Broadly speaking, these GPU Compute languages and the ISPC language follow similar compilation strategies. But an important key difference between ISPC and these other languages is how iteration ranges over kernel instances are specified.
Consider programming iteration in OpenCL: Application programmers use driver APIs to specify an “N-Dimensional Range” that consists of a hierarchical “global-work” size which aggregates sub sizes specified as local “work-groups”. The sizes can be one, two, or three dimensions. For advanced users, work-groups are revealed to be further subdivided into “sub-groups”. DirectX* Compute Shader and CUDA* have similar abstractions.
The ND-Range is intended to simplify programming with a single abstraction that drives both multiple hardware threads as well as SIMD programming. For groups of hardware threads executing kernel instances, the work-group abstractions exist to define a software to hardware mapping for shared (local) memory resources, barriers, and atomics. The sub-group abstractions exist to suggest to programmers how the compiler is targeting a single hardware thread with a gang of kernel instances. GPU compute frequently delivers impressive performance, so obviously these compute language abstractions are getting something right.
But the GPU compute languages and these abstractions also bring some needless drawbacks. Consider these:
- Iteration ranges are specified in API calls that are compiled and programmed separately from the compute kernels.
- Once kernels start running with an index range, they are stuck with it. To change the iteration range requires more API calls and dispatching a new kernel.
- ND-ranges, work-groups, sub-groups (thread-groups, warps, wavefronts, etc) can be confusing concepts for both newbies and experts.
- For experts that are optimizing codes like SGEMM, convolutional neural networks, or ray tracing, they often need to subvert the work-group paradigm in an attempt to program directly to the hardware thread to manage data initialization or per thread resources.
- The work-group abstraction is unnecessary complexity if your application does not use shared local memory or barriers, or perhaps on architectures with a high performance cache hierarchy.

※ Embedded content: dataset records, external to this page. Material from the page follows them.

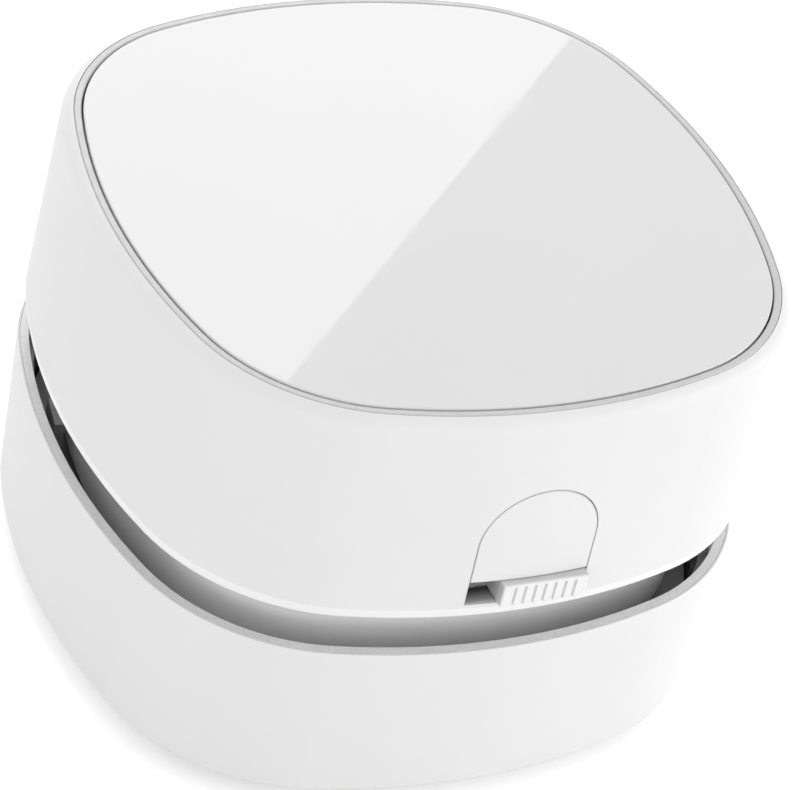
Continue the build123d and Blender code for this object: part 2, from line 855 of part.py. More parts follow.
with BuildPart() as motor_brushes:
    brush_x = commutator_radius + brush_gap
    brush_back = brush_x + brush_thickness
    arm_end = terminal_place + terminal_thickness / 2
    for side in (1, -1):
        brush_span = sorted((side * brush_x, side * brush_back))
        arm_span = sorted((side * brush_back, side * arm_end))
        Block(brush_span, (-brush_half, brush_half), (commutator_z + slide_gap, motor_top))
        Block(arm_span, (-brush_half, brush_half), (motor_top - brush_thickness, motor_top))
keep(motor_brushes, "motor_brushes")

with BuildPart() as motor_sleeve:
    Tube(tray_z, tray_z + sleeve_height, sleeve_outer, sleeve_inner)
keep(motor_sleeve, "motor_sleeve")


# ---- Batteries, contacts and tray ----

for name, side in (("left", -1), ("right", 1)):
    with BuildPart() as cell:
        with Locations(Location((side * cell_place, side * -cell_back, cell_z), (side * 90, 0, 0))):
            Cylinder(cell_radius, cell_body, align=(Align.CENTER, Align.CENTER, Align.MIN))
            Cylinder(
                cell_nub_radius,
                cell_body + cell_nub,
                align=(Align.CENTER, Align.CENTER, Align.MIN),
            )
        fillet(cell.edges().filter_by(GeomType.CIRCLE), cell_edge)
    keep(cell, f"battery_{name}")

with BuildPart() as springs:
    for side in (-1, 1):
        spring_y = bay_half - contact - spring_wire - spring_gap
        with BuildLine():
            turns = Helix(
                spring_pitch,
                spring_room - 2 * (spring_wire + spring_gap),
                spring_radius,
                center=(side * cell_place, side * spring_y, cell_z),
                direction=(0, -side, 0),
                cone_angle=-spring_cone,
            )
        with BuildSketch(Plane(turns @ 0, z_dir=turns % 0)):
            Circle(spring_wire)
        sweep(is_frenet=True)
keep(springs, "battery_springs")

with BuildPart() as end_contacts:
    for side in (-1, 1):
        low_x = side * cell_place - contact_width / 2
        Block(
            (low_x, low_x + contact_width),
            (-bay_half, contact - bay_half),
            (contact_z, contact_z + contact_height),
        )
keep(end_contacts, "end_contacts")

with BuildPart() as bridge_contact:
    Block((-bridge_x, bridge_x), (bay_half - contact, bay_half), (contact_z, contact_z + contact_height))
keep(bridge_contact, "bridge_contact")

with BuildPart() as tray:
    with BuildSketch(Plane.XY.offset(tray_z)):
        Squircle(head_half(tray_z) - head_wall - tray_inset)
    extrude(amount=tray_floor)
    for side in (-1, 1):
        with BuildSketch(Plane.XY.offset(tray_z)):
            with Locations((side * cell_place, 0)):
                Rectangle(2 * (cell_half + tray_wall), 2 * (bay_half + tray_wall))
                Rectangle(2 * cell_half, 2 * (bay_half + seat_gap), mode=Mode.SUBTRACT)
        extrude(amount=tray_floor + tray_wall_height)
        with BuildSketch(Plane.XY.offset(tray_z)):
            with Locations((side * cell_place, 0)):
                with GridLocations(1, rib_offset, 1, 3):
                    Rectangle(2 * cell_half, tray_wall)
        extrude(amount=tray_floor + rib_height)
        with Locations(Location((side * cell_place, 0, cell_z), (90, 0, 0))):
            Cylinder(cell_half, 2 * bay_half, mode=Mode.SUBTRACT)
    with BuildSketch(Plane.XY.offset(tray_z)):
        with towers_at():
            Circle(tower_radius)
    extrude(amount=ledge_z - ledge - tray_z)
    with BuildSketch(Plane.XY.offset(deck_top)):
        with deck_screws_at():
            Circle(boss_radius)
    extrude(amount=tray_stand)
    Tube(tray_z, tray_wall_z, sleeve_outer + seat_gap, mode=Mode.SUBTRACT)
    Block(
        (-bridge_reach, bridge_reach),
        (bay_half - contact - seat_gap, bay_half + seat_gap),
        (contact_z - seat_gap, tray_wall_z),
        mode=Mode.SUBTRACT,
    )
    Block(
        (-notch_half - notch_room, notch_half + notch_room),
        (-shell_reach, board_back + slide_gap),
        (tray_z, tray_wall_z),
        mode=Mode.SUBTRACT,
    )
    LeaningBlock(deck_top, top_z, head_half, head_wall + slide_gap, mode=Mode.INTERSECT)
    with BuildSketch(Plane.XY.offset(deck_top)):
        with deck_screws_at():
            Circle(shank_radius + seat_gap / 2)
    extrude(amount=tray_stand + tray_floor, mode=Mode.SUBTRACT)
    with BuildSketch(Plane.XY.offset(ledge_z - ledge)):
        with towers_at():
            Circle(shank_radius + seat_gap / 2)
    extrude(amount=-tray_screw_length, mode=Mode.SUBTRACT)
keep(tray, "battery_tray")

with BuildPart() as tray_screws:
    with Locations((0, 0, ledge_z - seat_gap)):
        with towers_at():
            Screw(tray_screw_length, head=tray_screw_head)
keep(tray_screws, "tray_screws")


# ---- Head shell and trim ring ----

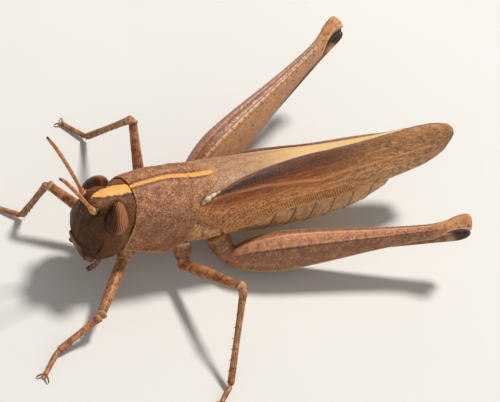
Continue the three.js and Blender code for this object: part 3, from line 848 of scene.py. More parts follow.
def make_pronotum(sizes, colours):
    """The saddle with its keel, three cross grooves, granules, rims and the stripe down its back."""
    skin = sheet(*PRONOTUM_CELLS, pronotum_surface)
    x, y, z = skin.points.T
    back = fade(9.6, 10.2, z)
    off = np.abs(y - curve(MIDLINE, x)) * back + FAR_FROM_KEEL * (1 - back)
    bend = 0.25 * np.cos(y * 1.1)
    sulci = sum(depth * bump(x - at - bend, 0.09) for at, depth in SULCI) * fade(5.4, 6.6, z)
    rim = np.minimum(np.minimum(skin.run, 1 - skin.run) * 9, np.minimum(skin.turn, 1 - skin.turn) * 17)
    granules = ripple(skin.points, 0.1, 3) + ripple(skin.points, 0.14, 8)
    relief = 0.09 * bump(off, 0.13) * (1 - 0.8 * np.clip(sulci, 0, 1)) - 0.045 * sulci
    relief += 0.05 * bump(rim - 0.12, 0.14)
    relief += sizes.granule_height / MM * granules + 0.03 * ripple(skin.points, 0.9, 5)
    skin.push(relief)
    stripe_half = curve(STRIPE_HALF, x)
    stripe_edge = bump(off - stripe_half - 0.1, 0.14) * fade(9.9, 10.2, z) * (1 - fade(7.5, 9, x))
    stripe = (0.5 + (stripe_half - off) * 2.6) * (1 - fade(8.6, 9.4, x)) * fade(9.7, 10.0, z)
    skin.mark(dark=SULCUS_SHADE * bump(sulci - 1, 0.4) + 0.55 * stripe_edge,
              pale=0.55 * bump(rim, 0.16) * (1 - fade(7.5, 8.6, z)) + 0.35 * fade(7.2, 9.4, x),
              accent=stripe)
    skin.thicken(PRONOTUM_WALL)
    material = cuticle("pronotum cuticle", rgb(172, 120, 86), rgb(130, 86, 64), rgb(222, 172, 126),
                       dark=rgb(62, 36, 30), pale=rgb(204, 156, 106), accent=tuple(colours.stripe),
                       roughness=0.6, cloud=1.5, light_specks=(4.4, 0.36, 0.6),
                       dark_dots=(3.8, 0.36, 0.75), grain=5.5, relief=0.9, ragged=(5.0, 0.7),
                       low=rgb(128, 76, 42))
    settle(skin, "pronotum_saddle", material, "pronotum_cuticle", "pronotum")
    make_prothorax(material)


# ---------------------------------------------------------------- head and eyes

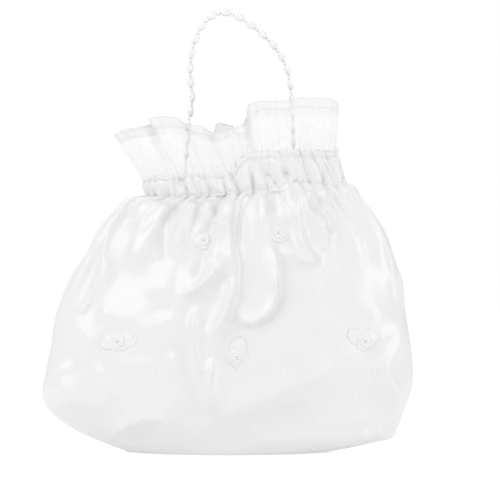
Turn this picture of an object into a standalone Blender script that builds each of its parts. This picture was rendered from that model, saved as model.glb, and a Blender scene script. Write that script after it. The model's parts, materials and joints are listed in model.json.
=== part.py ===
"""Satin flower girl bag with an elasticated neck, organza frill, ribbon rosettes and a beaded handle.

Metres, +Z up. The origin is the middle of the bag's footprint, on the surface that it stands on.
The front of the bag faces -Y, and +X is to the right of someone looking at the front.
"""

import math

import bmesh
import bpy
from mathutils import Matrix, Vector

# ---------------------------------------------------------------- driving dimensions
GAP = 0.0003  # clearance between pieces that touch

# The body's sections: height, half width, half depth, and how far the section leans to the right.
SECTIONS = (
    (0.0013, 0.060, 0.0300, 0.0000),
    (0.0060, 0.083, 0.0370, 0.0000),
    (0.0160, 0.1015, 0.0425, 0.0000),
    (0.0360, 0.1110, 0.0455, 0.0000),
    (0.0640, 0.1090, 0.0450, 0.0000),
    (0.0940, 0.1030, 0.0415, 0.0022),
    (0.1220, 0.0915, 0.0355, 0.0055),
    (0.1400, 0.0785, 0.0300, 0.0080),
    (0.1490, 0.0715, 0.0260, 0.0090),
    (0.1560, 0.0630, 0.0232, 0.0095),
)
ROUNDNESS = 1.85  # exponent of each section's outline; 2 is an ellipse, less draws in towards the side seams
SATIN_WALL = 0.0008
LINING_WALL = 0.0006
LINING_INSET = 0.0014  # from the satin's outer face to the lining's outer face
PANEL_HEIGHTS = (0.0013, 0.003, 0.007, 0.014, 0.024, 0.038, 0.058, 0.080, 0.102, 0.122, 0.140, 0.149, 0.156)
PANEL_COLUMNS = 18
HEIGHT_STEP = 0.0004  # the steps along the body's face that give the direction square to it
ANGLE_STEP = 0.02

BASE_HALF = Vector((0.0620, 0.0320))
BASE_WALL = 0.0010
BOARD_HALF = Vector((0.0560, 0.0265))
BOARD_WALL = 0.0015
BASE_SIDES = 36

NECK_HEIGHT = SECTIONS[-1][0]
NECK_LEAN = SECTIONS[-1][3]
NECK_SLOPE = 0.06  # the neck rises this much for each metre to the right
SLOPE_FROM = 0.090  # height at which the body starts to take up the neck's slope
CASING_HALF = Vector((0.0612, 0.0222))  # the casing's middle, between its two walls
CASING_THICKNESS = 0.0040
CASING_WALL = 0.0006
CASING_LOW_SIDE = 0.0120  # casing height at the left
CASING_HIGH_SIDE = 0.0220  # casing height at the right
CASING_RISE_FROM = 0.004  # the casing's top edge rises between these two places along X
CASING_RISE_TO = 0.024
CASING_COLUMNS = 20
ELASTIC_WIDTH = 0.0060
ELASTIC_THICKNESS = 0.0010
ELASTIC_CLEARANCE = 0.0030  # above the casing's lower edge

FRILL_HEIGHT = 0.0320
FRILL_WALL = 0.0005
FRILL_CLEARANCE = 0.0009  # between the frill's lower edge and the casing's sloping top
FRILL_TOP_HALF = Vector((0.0655, 0.0275))
FRILL_TOP_LEAN = -0.0030
FRILL_PLEATS = 7
FRILL_WAVE = 0.0022
FRILL_COLUMNS = 40
FRILL_ROWS = 2

PITCH = 0.0088  # from one seed bead to the next
THREAD_RADIUS = 0.0003
SEED_RADIUS = 0.0012
BEAD_LENGTH = 0.0062
BEAD_RADIUS = 0.0023
BEAD_BORE = 0.0009
BEAD_FLATNESS = 0.74  # thickness of a bead as a share of its width
BEAD_SIDES = 8
BEAD_ROWS = 4
BEAD_EDGE_ON = math.radians(80)  # how far the beads of the legs are turned from flat
SEED_SHOULDER = (0.62, 0.78)  # where a seed bead's rounded shoulder is, as shares of its radius
TAIL_CLEARANCE = 0.004  # between the last seed bead and the next point of a leg's bare thread
ROUTE_SAMPLES = 4000  # how finely a route is read when points are spaced along it
SPACING_TRIALS = 40  # halvings in the search for the spacing that fits a route
END_TOLERANCE = 1e-7
ARCH_BEADS = 16
LEFT_LEG_BEADS = 3
RIGHT_LEG_BEADS = 4

# The handle's route, chosen by hand. The arch swings about the line through its two ends.
ARCH_ROUTE = (
    (-0.0240, 0.0000, 0.2010),
    (-0.0215, 0.0006, 0.2120),
    (-0.0236, 0.0016, 0.2300),
    (-0.0208, 0.0026, 0.2487),
    (-0.0120, 0.0032, 0.2630),
    (-0.0010, 0.0034, 0.2662),
    (0.0130, 0.0030, 0.2585),
    (0.0269, 0.0020, 0.2462),
    (0.0356, 0.0010, 0.2320),
    (0.0378, 0.0000, 0.2170),
)
LEFT_LEG_ROUTE = (
    (-0.0240, 0.0000, 0.2010),
    (-0.0250, 0.0030, 0.1900),
    (-0.0262, 0.0082, 0.1740),
    (-0.0264, 0.0108, 0.1600),
    (-0.0264, 0.0145, 0.1500),
    (-0.0264, 0.0185, 0.1450),
)
RIGHT_LEG_ROUTE = (
    (0.0378, 0.0000, 0.2170),
    (0.0386, 0.0030, 0.2060),
    (0.0394, 0.0080, 0.1860),
    (0.0398, 0.0114, 0.1660),
    (0.0398, 0.0150, 0.1520),
    (0.0398, 0.0190, 0.1465),
)
TAB_SIZE = Vector((0.0080, 0.0012, 0.0130))
TAB_HEIGHT = 0.1370  # of the tabs' middles
TAB_STAND_OFF = 0.0018  # from the lining to the middle of a tab
TAB_PLACES = {"left": -0.0264, "right": 0.0398}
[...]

In the ISPC language, both the mapping to hardware threads, and the programming of iteration ranges is different. In ISPC, hardware threads are mapped directly, and iteration ranges are specified directly in the kernel code via the foreach() semantic. These seemingly simple language design choices enable a threaded and SPMD compute programming model with several desirable attributes:
- Kernel code before the foreach() or in between foreach() constructs, maps predictably 1:1 with a hardware thread.
- “Programming directly to the hardware thread” makes it easier for programmers and compilers to initialize local arrays, load blocks of data, employ intrinsics to perform horizontal SIMD operations, or to more tightly control register allocation.
- Programmers can easily specify multiple different iteration ranges within a single kernel, just by writing a new foreach() { } block. Some programmers call this “changing the axis of parallelism” within the kernel.
- The SPMD iteration specified within foreach() clauses is clearly mapped to a single hardware thread.
- Within a single kernel, programmers can nest foreach()’s within multiple nests of conventional for() loops. Because all are programmed within a single kernel, compilers can still make smart vectorization and optimization transform choices across the known loop bounds.
- Short constant defined SPMD iterations can be trivially unrolled since the iteration range is known.
These desirable attributes are good for both programmer and compiler. For programmers it enables simple and intuitive code that is uncluttered by work-group, thread-group, and sub-group abstractions. The code’s mapping to hardware is intuitive and performance transparent. And while we believe that cross architecture performance portability is a myth, the performance of this style of code tends to be more robust when porting. For compilers, this language design very effectively represents SPMD vectorization blocks for high performance machine code generation.
The call to action here is for programmers and compute language designers to internalize these important ISPC language design choices. Consider how GPU compute and CPU SIMD languages can evolve to to incorporate similar kernel language semantics, and create a choice that frees programmers from the burdens of workgroup and subgroup abstractions.
There are many other attractive ISPC language design choices that are worth their own discussion, including the uniform/varying variable specifiers, the bi-directional and trivial C/C++ language bindings, a dirt simple task & spawn syntax for task parallelism, and others. Perhaps in a future blog.